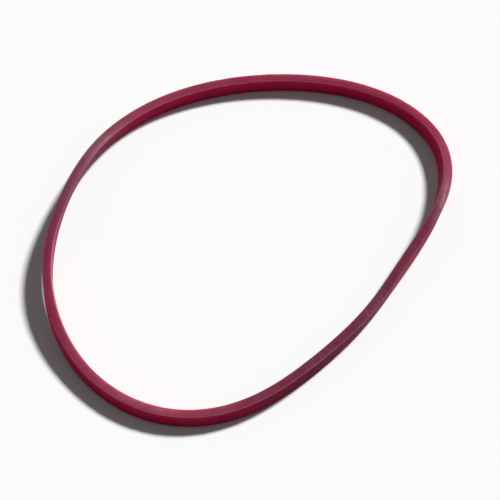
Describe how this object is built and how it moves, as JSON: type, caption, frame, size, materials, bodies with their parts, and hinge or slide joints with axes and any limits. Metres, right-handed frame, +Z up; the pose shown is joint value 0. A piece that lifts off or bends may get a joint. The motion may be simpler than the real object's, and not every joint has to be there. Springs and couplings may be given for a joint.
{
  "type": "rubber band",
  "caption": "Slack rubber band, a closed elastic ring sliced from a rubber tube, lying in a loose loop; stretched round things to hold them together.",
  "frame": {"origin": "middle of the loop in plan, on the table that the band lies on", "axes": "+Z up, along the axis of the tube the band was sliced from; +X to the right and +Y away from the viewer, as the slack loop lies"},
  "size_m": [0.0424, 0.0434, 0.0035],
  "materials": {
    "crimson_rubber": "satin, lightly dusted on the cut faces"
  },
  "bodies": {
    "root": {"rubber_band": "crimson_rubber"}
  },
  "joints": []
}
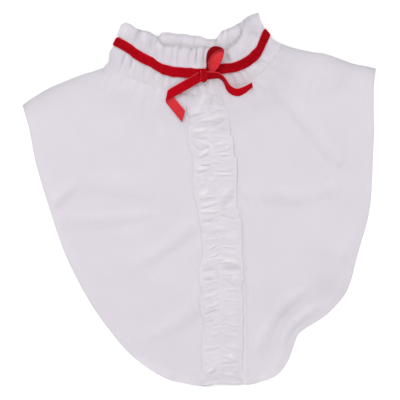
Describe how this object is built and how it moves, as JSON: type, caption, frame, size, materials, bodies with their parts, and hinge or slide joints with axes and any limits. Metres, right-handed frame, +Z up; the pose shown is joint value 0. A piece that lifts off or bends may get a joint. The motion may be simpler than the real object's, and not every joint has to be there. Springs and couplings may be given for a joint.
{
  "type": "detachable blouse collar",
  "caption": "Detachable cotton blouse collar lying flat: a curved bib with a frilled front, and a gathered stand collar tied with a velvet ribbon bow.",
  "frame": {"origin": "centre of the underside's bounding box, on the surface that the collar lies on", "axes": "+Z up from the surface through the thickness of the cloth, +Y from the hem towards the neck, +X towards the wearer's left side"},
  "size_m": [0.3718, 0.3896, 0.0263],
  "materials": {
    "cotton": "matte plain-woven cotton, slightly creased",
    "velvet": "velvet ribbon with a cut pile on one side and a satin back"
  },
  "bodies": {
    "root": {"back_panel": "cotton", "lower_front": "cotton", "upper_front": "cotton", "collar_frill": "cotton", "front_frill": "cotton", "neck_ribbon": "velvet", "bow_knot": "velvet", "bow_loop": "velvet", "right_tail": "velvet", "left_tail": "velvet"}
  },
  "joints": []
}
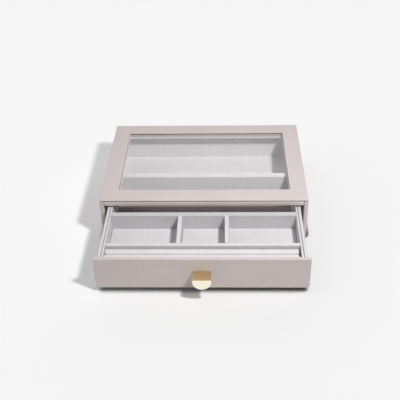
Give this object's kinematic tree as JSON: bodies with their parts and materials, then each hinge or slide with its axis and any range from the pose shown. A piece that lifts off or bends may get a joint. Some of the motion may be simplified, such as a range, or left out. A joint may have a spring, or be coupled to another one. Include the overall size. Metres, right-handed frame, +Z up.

Exercise directions —
Extract the full listing above without alteration.

The answer —
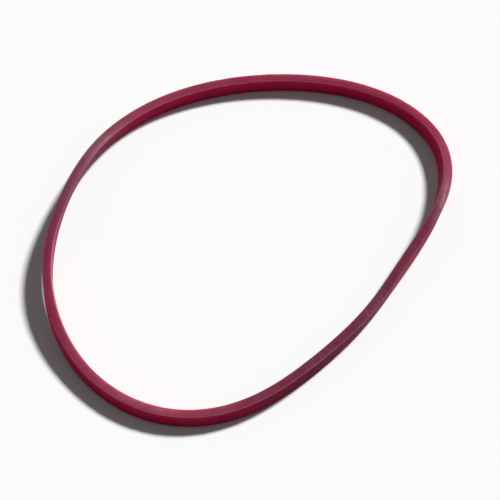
Describe how this object is built and how it moves, as JSON: type, caption, frame, size, materials, bodies with their parts, and hinge or slide joints with axes and any limits. Metres, right-handed frame, +Z up; the pose shown is joint value 0. A piece that lifts off or bends may get a joint. The motion may be simpler than the real object's, and not every joint has to be there. Springs and couplings may be given for a joint.
{
  "type": "rubber band",
  "caption": "Slack rubber band, a closed elastic ring sliced from a rubber tube, lying in a loose loop; stretched round things to hold them together.",
  "frame": {"origin": "middle of the loop in plan, on the table that the band lies on", "axes": "+Z up, along the axis of the tube the band was sliced from; +X to the right and +Y away from the viewer, as the slack loop lies"},
  "size_m": [0.0424, 0.0434, 0.0035],
  "materials": {
    "crimson_rubber": "satin, lightly dusted on the cut faces"
  },
  "bodies": {
    "root": {"rubber_band": "crimson_rubber"}
  },
  "joints": []
}
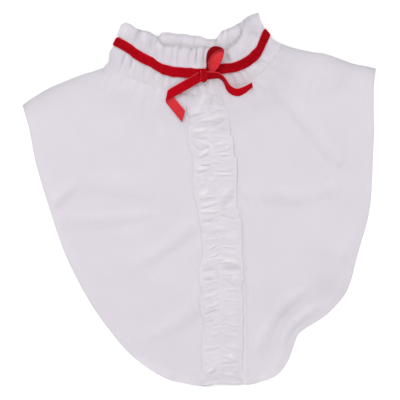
Describe how this object is built and how it moves, as JSON: type, caption, frame, size, materials, bodies with their parts, and hinge or slide joints with axes and any limits. Metres, right-handed frame, +Z up; the pose shown is joint value 0. A piece that lifts off or bends may get a joint. The motion may be simpler than the real object's, and not every joint has to be there. Springs and couplings may be given for a joint.
{
  "type": "detachable blouse collar",
  "caption": "Detachable cotton blouse collar lying flat: a curved bib with a frilled front, and a gathered stand collar tied with a velvet ribbon bow.",
  "frame": {"origin": "centre of the underside's bounding box, on the surface that the collar lies on", "axes": "+Z up from the surface through the thickness of the cloth, +Y from the hem towards the neck, +X towards the wearer's left side"},
  "size_m": [0.3718, 0.3896, 0.0263],
  "materials": {
    "cotton": "matte plain-woven cotton, slightly creased",
    "velvet": "velvet ribbon with a cut pile on one side and a satin back"
  },
  "bodies": {
    "root": {"back_panel": "cotton", "lower_front": "cotton", "upper_front": "cotton", "collar_frill": "cotton", "front_frill": "cotton", "neck_ribbon": "velvet", "bow_knot": "velvet", "bow_loop": "velvet", "right_tail": "velvet", "left_tail": "velvet"}
  },
  "joints": []
}
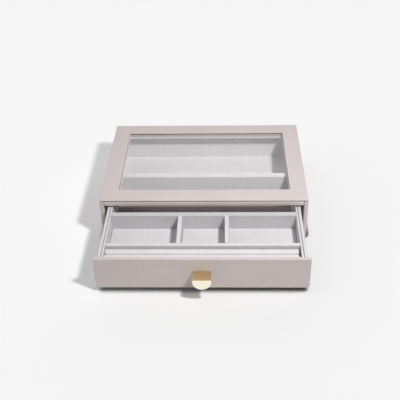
Give this object's kinematic tree as JSON: bodies with their parts and materials, then each hinge or slide with its axis and any range from the pose shown. A piece that lifts off or bends may get a joint. Some of the motion may be simplified, such as a range, or left out. A joint may have a spring, or be coupled to another one. Include the overall size. Metres, right-handed frame, +Z up.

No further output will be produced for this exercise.